If you were looking at the Flintshire Evening Leader, saw that advert and through some oxygen-starved brain damage decided that you did want to vote for Theresa May, you wouldn't be doing so; you'd be voting for Laura Knightley, the Conservative candidate for the Alyn & Deeside constituency.

A big problem with how people approach or don't approach general elections is that people love to vote on a national basis even though their vote only counts locally.
 
The true mark of a great politician is how well they can not answer the most basic of questions.
 
As the EU Referendum is over, have a new poll.

The old one finished like this:

howwilleuvote.jpg
 
I don't care about fox hunting as a self-contained spectacle but I care about animal cruelty which overlaps somewhat.
 
Fox hunting is cruel & barbaric - just look what happened to the Turkish ambassador's son after taking part in the hunt ... KARMA.






... though not a bad way to go, I suppose.
 
But that's the thing. I've lived in places where town is on one side and country is on the other (still do) and no-one gives a crap about it.

It's like an entirely invented wedge... bring up fox-hunting and the poor/city-but-not-the-rich-bit-of-London are supposed to think "Bloody rich kids being cruel to animals because they inherited loads of land" and the rich/countrysiders are supposed to think "Bloody townies telling us how to live on the land when they don't even come here", but I don't get why anyone is supposed to think that when no-one actually cares.

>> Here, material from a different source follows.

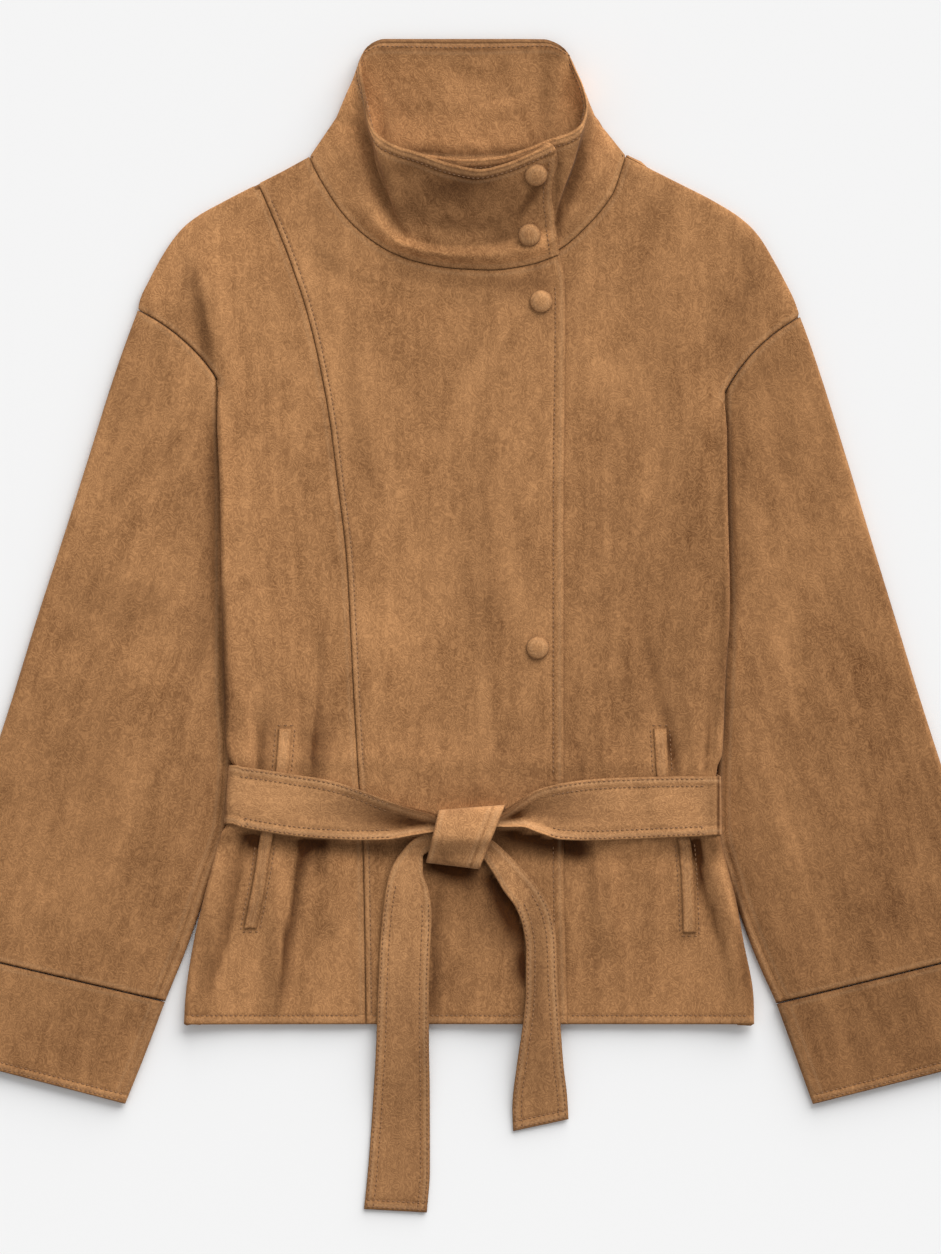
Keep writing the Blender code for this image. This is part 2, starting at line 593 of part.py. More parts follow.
BODY_LEVELS = (0.4, 20, 46, 72, 96, 118, 134, 146, 158, 178, 192, 204, 222, 250, 290, 335,
               380, 420, 446, 466)
SIDE_TURN = 155.0        # degrees that a side fold rolls round
UNDERARM_TURN = 55.0     # the same just under the arm, where the sleeve lies beneath it
ARMHOLE_SHARES = (0.97, 0.8, 0.6, 0.4, 0.2, 0.02)
RIGHT_ARM_LEVELS = (487.0, 500.0, 514.0, 529.0, 544.0, 559.0)
LEFT_ARM_LEVELS = (462.0, 470.0, 477.0, 484.0, 491.0, 499.0)


def build_right_side(material):
    """The side panel of the right front, from the side fold to the princess seam."""
    def seam(y):
        return along_seam(PRINCESS, y) - SEAM / 2
    rungs = body_rungs("right", seam, BODY_LEVELS)
    turns = [SIDE_TURN] * (len(rungs) - 1) + [UNDERARM_TURN]
    for share, level in zip(ARMHOLE_SHARES, RIGHT_ARM_LEVELS):
        rungs.append(Rung(*armhole_edge("right", share), seam(level), level, 0.0))
    rungs += [row._replace(inner_x=seam(row.inner_y)) for row in read_evenly(RIGHT_SHOULDER, 7)]
    turns += [0.0] * (len(rungs) - len(turns))
    rows = front_rows(rungs, turns, front_height, 8, "right")
    return loft("front_right_side", facing_up(rows), material, SUEDE)


def build_right_centre(material):
    """The right front from the princess seam to its lapped edge."""
    def seam(y):
        return along_seam(PRINCESS, y) + SEAM / 2
    rungs = [Rung(seam(y), y, along_seam(FRONT_EDGE, y), y, 0.0) for y in BODY_LEVELS]
    upper = [rungs[-1]] + RIGHT_NECK
    levels = list(RIGHT_ARM_LEVELS) + [row.inner_y for row in read_evenly(RIGHT_SHOULDER, 7)][:-1]
    rungs += [row._replace(outer_x=seam(row.outer_y))
              for row in read_table(upper, [row.outer_y for row in upper], levels)]
    rungs += RIGHT_NECK[-3:]
    rows = []
    for rung in rungs:
        places = [bowed(rung, j / 12) for j in range(13)]
        rows.append([(x, y, lapped_height(x, y)) for x, y in places])
    neck = neck_edge(0, FIRST_BACK_STATION - 1, 13)
    rows[-1] = [(x, y, lapped_height(x, y)) for x, y in neck]
    return loft("front_right_centre", facing_up(rows), material, SUEDE)


def build_left_front(material):
    """The left front, whose inner part lies hidden under the right one."""
    def hidden_edge(y):
        return along_seam(FRONT_EDGE, y) - LAP
    rungs = body_rungs("left", hidden_edge, BODY_LEVELS[:-1] + (458.0,))
    turns = [SIDE_TURN] * (len(rungs) - 1) + [UNDERARM_TURN]
    for share, level in zip(ARMHOLE_SHARES, LEFT_ARM_LEVELS):
        rungs.append(Rung(*armhole_edge("left", share), hidden_edge(level), level, 0.0))
    rungs += read_evenly(LEFT_SHOULDER, 9)
    turns += [0.0] * (len(rungs) - len(turns))
    columns = 11
    rows = front_rows(rungs, turns, front_height, columns, "left")
    neck = neck_edge(LAST_BACK_STATION + 1, HIDDEN_NECK_STATION, len(rows[0]))
    rows[-1] = [(x, y, front_height(x, y)) for x, y in neck]
    return loft("front_left", facing_up(rows), material, SUEDE)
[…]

It just doesn't make any actual sense. It's like banning gout.
It wasn't a hot topic where I lived, but people did care. Certainly with the divide between Swansea and Gower, coastal towns and the valleys.

Liquid
I don't care about fox hunting as a self-contained spectacle but I care about animal cruelty which overlaps somewhat.
And I guess that's part of the issue, it's an extremely targeted issue. There are plenty of aspects of animal cruelty that's embraced in British society like intensive farming, ritual slaughter and in-bred pets. But "townies" seem to not care about this whilst eating their barn-laid omelette with halal chicken whilst cuddling their semi-suffocating pug.